── MATERIAL SUPPLIED ──
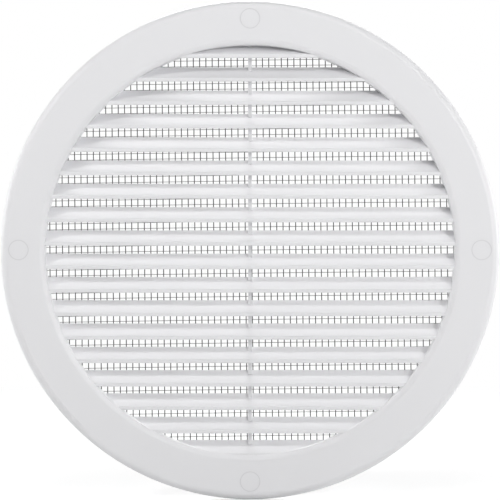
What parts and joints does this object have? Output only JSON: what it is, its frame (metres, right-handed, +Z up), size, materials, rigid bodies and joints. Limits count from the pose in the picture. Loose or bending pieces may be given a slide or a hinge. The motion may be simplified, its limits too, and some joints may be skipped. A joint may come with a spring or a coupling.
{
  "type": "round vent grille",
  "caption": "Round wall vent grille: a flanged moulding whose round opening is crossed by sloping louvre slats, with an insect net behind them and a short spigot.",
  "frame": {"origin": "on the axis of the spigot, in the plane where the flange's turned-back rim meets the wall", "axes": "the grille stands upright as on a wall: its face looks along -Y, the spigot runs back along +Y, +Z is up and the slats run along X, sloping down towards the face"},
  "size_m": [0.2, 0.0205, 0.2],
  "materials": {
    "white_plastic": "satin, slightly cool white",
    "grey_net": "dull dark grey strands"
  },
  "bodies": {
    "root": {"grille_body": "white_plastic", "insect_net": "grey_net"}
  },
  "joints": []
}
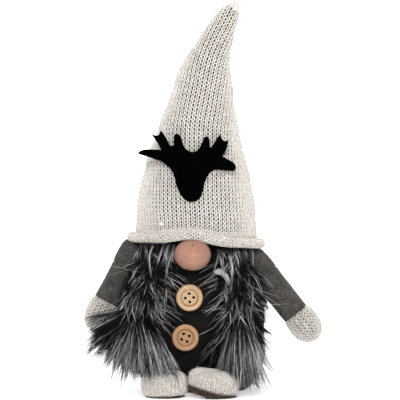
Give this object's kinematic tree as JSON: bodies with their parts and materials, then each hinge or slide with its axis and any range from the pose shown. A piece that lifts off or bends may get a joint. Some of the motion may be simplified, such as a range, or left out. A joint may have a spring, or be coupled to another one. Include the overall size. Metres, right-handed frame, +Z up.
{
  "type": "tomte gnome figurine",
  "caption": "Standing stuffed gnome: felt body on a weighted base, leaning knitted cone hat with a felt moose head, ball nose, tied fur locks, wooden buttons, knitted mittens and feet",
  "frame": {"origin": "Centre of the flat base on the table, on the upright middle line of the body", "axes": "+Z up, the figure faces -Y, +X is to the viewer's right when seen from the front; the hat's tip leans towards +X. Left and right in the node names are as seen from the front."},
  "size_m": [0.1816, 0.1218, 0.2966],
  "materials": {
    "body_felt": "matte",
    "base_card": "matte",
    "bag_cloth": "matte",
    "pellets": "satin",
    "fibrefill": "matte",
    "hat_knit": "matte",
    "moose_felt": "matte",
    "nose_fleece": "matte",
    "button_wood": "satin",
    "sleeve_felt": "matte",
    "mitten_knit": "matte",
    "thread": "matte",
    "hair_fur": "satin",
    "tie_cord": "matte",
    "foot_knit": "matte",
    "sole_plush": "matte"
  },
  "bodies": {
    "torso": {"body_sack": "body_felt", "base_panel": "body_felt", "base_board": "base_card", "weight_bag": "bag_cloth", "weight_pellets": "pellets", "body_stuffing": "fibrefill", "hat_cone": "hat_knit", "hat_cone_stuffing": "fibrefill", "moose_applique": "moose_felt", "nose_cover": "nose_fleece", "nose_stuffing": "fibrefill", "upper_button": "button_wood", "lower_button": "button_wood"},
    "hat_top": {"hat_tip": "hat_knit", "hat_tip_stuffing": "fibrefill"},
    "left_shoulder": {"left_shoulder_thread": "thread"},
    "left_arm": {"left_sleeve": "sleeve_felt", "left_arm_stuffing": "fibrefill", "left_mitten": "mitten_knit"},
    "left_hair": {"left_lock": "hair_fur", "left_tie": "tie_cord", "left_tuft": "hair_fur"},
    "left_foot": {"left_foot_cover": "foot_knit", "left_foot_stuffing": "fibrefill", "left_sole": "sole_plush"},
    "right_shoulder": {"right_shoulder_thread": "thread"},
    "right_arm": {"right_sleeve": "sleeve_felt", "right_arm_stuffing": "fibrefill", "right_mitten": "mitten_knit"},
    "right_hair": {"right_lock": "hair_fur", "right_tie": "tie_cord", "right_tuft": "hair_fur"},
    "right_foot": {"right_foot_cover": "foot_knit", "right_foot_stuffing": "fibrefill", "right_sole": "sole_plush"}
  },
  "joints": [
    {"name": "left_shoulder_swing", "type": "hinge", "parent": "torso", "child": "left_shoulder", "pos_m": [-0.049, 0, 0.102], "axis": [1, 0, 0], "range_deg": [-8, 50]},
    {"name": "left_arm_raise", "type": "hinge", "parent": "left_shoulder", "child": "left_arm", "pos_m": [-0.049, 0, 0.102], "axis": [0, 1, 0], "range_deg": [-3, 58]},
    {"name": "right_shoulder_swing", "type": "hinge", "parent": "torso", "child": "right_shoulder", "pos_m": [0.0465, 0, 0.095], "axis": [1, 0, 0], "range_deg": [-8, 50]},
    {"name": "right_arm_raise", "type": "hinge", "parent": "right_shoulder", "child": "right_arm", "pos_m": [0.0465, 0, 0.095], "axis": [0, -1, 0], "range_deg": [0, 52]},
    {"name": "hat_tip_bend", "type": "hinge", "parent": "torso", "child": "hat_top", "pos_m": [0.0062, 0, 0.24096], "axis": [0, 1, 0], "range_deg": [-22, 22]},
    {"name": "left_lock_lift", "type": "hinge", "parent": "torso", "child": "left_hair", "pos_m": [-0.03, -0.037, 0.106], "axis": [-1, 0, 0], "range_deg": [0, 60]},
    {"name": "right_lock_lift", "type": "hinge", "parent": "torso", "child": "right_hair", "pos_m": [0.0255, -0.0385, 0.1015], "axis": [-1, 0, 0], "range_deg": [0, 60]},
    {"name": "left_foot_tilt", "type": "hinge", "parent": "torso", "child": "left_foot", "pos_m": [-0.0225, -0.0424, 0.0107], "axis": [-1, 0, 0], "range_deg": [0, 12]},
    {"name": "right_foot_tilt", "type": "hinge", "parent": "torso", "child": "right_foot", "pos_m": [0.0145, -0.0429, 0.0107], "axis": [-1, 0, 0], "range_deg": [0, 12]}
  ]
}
───
── MATERIAL SUPPLIED ──
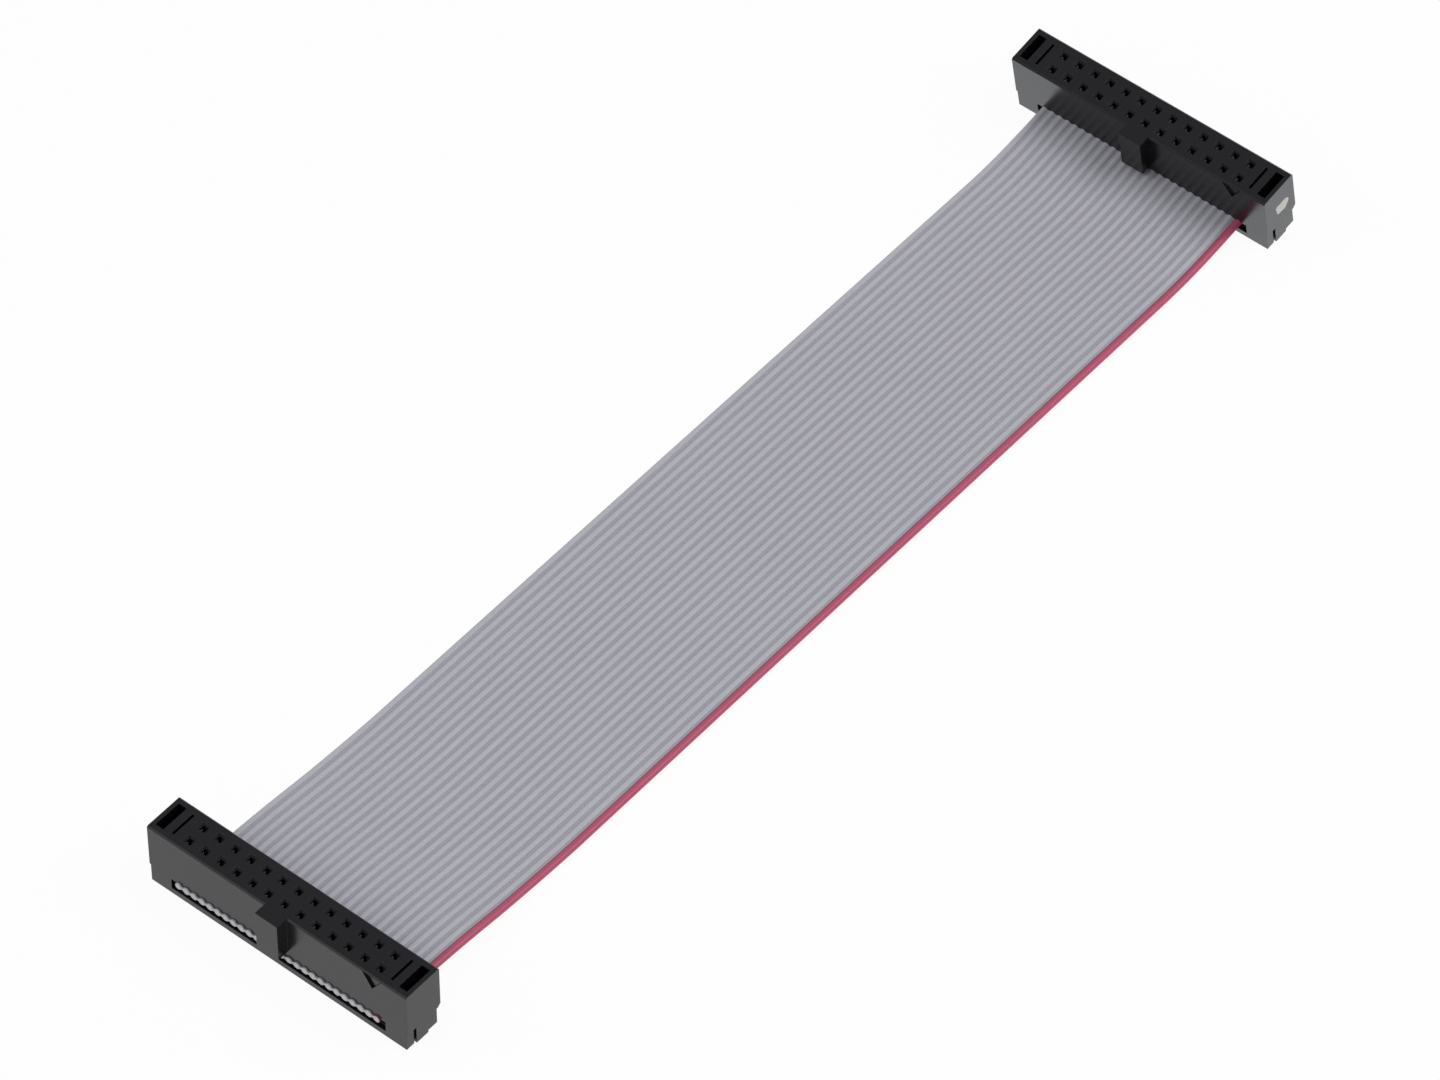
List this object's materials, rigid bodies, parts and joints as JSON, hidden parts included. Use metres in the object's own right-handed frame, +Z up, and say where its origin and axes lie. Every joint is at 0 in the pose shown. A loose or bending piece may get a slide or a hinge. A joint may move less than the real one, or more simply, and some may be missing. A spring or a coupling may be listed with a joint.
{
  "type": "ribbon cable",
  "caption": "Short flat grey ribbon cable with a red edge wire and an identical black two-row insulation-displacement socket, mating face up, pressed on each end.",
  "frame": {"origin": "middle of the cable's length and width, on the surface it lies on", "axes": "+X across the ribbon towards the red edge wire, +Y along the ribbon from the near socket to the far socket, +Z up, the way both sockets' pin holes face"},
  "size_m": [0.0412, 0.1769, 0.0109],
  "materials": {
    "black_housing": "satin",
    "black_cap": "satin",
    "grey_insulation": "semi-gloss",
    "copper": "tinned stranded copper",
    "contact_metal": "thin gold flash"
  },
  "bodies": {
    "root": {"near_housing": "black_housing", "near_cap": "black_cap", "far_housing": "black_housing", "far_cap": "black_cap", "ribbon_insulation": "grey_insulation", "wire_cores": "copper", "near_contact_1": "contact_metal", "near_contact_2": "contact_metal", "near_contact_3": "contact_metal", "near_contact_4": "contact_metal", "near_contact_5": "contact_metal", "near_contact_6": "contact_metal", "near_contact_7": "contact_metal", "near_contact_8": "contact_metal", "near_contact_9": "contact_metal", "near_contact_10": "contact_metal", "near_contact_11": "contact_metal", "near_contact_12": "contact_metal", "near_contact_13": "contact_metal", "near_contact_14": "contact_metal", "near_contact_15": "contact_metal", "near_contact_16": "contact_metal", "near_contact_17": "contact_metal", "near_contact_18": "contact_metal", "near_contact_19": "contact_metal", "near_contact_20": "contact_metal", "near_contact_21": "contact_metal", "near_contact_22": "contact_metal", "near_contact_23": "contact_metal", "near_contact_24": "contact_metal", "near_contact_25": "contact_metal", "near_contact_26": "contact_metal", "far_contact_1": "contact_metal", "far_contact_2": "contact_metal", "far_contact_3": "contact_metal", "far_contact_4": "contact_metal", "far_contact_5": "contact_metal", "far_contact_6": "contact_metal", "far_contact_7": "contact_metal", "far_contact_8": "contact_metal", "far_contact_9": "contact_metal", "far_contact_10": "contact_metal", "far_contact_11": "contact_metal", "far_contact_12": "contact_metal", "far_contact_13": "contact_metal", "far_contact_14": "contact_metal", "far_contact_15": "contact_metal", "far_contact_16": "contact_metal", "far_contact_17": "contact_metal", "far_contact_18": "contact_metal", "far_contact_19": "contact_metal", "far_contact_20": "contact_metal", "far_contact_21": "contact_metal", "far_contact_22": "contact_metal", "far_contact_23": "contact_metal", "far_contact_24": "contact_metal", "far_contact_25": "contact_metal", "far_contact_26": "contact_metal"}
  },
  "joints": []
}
───
── MATERIAL SUPPLIED ──
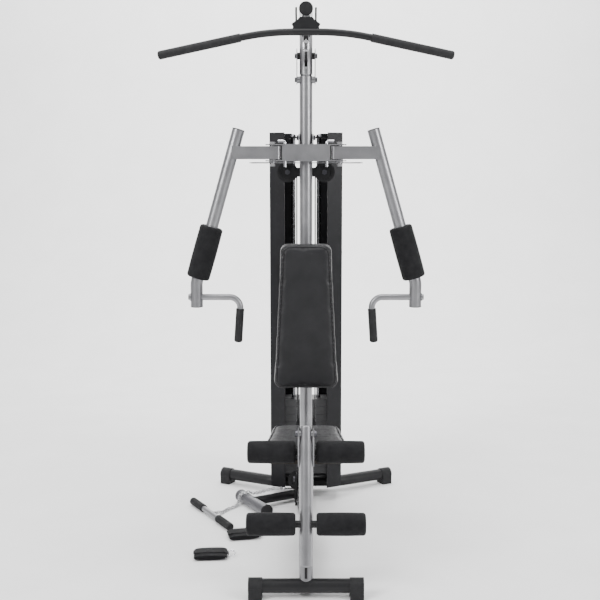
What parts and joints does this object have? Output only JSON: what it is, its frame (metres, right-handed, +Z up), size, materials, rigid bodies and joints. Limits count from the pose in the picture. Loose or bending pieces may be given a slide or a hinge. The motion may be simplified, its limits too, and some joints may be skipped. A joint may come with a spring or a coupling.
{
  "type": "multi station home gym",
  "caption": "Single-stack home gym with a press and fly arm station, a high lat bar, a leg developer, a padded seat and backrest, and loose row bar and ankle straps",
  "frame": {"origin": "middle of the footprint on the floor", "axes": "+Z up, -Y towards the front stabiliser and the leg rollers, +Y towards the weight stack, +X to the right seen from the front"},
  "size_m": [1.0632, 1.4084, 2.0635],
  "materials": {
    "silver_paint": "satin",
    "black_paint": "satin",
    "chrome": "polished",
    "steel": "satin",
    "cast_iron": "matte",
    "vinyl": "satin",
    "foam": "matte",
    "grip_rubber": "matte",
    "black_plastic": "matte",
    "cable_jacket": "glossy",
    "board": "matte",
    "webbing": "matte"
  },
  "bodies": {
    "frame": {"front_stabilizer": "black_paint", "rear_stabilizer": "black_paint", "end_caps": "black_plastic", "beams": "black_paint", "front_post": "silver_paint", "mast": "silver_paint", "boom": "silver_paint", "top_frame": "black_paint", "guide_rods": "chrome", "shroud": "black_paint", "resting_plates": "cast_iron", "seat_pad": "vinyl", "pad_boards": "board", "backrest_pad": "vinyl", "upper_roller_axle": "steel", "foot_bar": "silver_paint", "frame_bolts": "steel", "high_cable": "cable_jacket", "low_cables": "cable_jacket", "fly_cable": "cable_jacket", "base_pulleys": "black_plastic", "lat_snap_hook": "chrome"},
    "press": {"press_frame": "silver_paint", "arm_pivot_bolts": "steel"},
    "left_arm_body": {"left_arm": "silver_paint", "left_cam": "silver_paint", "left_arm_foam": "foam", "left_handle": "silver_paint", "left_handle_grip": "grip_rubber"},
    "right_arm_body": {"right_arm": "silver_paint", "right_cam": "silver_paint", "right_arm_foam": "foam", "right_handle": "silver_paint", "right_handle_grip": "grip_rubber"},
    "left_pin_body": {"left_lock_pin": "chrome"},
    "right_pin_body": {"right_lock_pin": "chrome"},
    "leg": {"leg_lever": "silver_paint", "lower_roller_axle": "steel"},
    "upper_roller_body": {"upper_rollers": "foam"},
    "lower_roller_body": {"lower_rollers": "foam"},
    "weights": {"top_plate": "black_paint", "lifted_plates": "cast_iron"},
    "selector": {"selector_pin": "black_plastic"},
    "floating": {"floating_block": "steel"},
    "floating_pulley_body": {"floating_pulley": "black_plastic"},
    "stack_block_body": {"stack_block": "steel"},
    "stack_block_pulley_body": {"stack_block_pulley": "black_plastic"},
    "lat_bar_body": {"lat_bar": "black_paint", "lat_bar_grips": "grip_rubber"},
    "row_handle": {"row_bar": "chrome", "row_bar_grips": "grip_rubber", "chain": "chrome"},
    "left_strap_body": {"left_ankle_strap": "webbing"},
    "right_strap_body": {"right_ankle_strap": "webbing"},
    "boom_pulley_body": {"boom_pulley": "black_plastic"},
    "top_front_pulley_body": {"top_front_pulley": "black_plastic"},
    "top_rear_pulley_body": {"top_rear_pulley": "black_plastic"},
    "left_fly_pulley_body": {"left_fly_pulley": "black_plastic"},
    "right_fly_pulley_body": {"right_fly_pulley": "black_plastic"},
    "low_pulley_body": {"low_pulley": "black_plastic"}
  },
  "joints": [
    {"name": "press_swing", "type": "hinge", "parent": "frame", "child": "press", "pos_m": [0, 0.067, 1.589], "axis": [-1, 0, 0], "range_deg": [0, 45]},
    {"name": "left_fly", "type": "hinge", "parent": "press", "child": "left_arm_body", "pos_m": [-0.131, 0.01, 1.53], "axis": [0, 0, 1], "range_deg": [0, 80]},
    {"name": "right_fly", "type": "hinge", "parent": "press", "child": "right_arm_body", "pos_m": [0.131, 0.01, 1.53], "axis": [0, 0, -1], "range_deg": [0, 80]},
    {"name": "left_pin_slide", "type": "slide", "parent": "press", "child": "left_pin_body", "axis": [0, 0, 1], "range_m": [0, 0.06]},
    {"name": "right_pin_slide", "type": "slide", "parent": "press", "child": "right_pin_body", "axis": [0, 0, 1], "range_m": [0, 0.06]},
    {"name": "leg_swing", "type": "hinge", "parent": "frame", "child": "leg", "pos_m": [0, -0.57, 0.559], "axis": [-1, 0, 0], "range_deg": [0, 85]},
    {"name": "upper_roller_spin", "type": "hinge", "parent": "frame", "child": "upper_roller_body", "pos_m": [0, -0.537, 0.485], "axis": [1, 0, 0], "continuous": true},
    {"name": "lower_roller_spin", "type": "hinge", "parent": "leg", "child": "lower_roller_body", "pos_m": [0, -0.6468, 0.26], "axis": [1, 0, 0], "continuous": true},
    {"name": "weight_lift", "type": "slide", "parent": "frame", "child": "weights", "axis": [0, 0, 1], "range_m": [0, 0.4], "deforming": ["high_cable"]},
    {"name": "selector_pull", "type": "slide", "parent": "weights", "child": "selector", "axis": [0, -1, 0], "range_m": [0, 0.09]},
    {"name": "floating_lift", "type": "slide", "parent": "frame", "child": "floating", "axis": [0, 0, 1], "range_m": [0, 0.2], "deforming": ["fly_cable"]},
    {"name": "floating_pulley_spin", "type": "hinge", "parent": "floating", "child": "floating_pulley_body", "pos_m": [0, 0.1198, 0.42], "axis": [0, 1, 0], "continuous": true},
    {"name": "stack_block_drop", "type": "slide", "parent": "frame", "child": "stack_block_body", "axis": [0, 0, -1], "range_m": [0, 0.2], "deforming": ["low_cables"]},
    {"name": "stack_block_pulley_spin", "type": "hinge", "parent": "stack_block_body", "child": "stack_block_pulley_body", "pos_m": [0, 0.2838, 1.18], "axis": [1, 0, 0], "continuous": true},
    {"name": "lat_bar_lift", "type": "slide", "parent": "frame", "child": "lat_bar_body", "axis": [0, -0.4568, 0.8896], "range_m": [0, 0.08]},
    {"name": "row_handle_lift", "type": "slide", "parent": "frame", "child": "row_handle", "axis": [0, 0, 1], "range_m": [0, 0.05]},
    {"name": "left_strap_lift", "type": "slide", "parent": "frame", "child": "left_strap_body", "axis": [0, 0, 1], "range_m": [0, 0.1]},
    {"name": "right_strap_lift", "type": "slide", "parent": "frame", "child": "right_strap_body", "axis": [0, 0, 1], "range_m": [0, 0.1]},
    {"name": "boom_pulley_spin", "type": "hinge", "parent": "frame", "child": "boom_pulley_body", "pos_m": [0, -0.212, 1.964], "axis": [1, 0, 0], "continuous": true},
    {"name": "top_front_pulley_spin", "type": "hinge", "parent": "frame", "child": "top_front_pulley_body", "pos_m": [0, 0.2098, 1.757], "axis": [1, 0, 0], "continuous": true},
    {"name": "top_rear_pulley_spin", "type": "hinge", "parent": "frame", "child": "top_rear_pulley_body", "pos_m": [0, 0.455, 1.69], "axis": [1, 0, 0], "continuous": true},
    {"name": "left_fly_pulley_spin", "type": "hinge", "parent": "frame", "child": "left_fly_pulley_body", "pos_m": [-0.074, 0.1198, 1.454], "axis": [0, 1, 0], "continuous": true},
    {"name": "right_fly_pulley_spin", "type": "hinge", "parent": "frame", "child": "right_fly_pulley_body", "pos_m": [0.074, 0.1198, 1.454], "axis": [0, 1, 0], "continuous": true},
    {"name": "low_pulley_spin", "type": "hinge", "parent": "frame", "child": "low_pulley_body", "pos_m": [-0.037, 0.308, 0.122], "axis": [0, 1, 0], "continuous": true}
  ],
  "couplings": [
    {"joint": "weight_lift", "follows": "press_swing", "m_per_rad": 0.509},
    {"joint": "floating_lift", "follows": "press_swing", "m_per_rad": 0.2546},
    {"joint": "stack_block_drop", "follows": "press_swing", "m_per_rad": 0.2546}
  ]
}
───
DESCRIPTION OF THE TASK — Copy every line of the material in which the word "shown" occurs.

PROBLEM SOLUTION —
Give this object's kinematic tree as JSON: bodies with their parts and materials, then each hinge or slide with its axis and any range from the pose shown. A piece that lifts off or bends may get a joint. Some of the motion may be simplified, such as a range, or left out. A joint may have a spring, or be coupled to another one. Include the overall size. Metres, right-handed frame, +Z up.
List this object's materials, rigid bodies, parts and joints as JSON, hidden parts included. Use metres in the object's own right-handed frame, +Z up, and say where its origin and axes lie. Every joint is at 0 in the pose shown. A loose or bending piece may get a slide or a hinge. A joint may move less than the real one, or more simply, and some may be missing. A spring or a coupling may be listed with a joint.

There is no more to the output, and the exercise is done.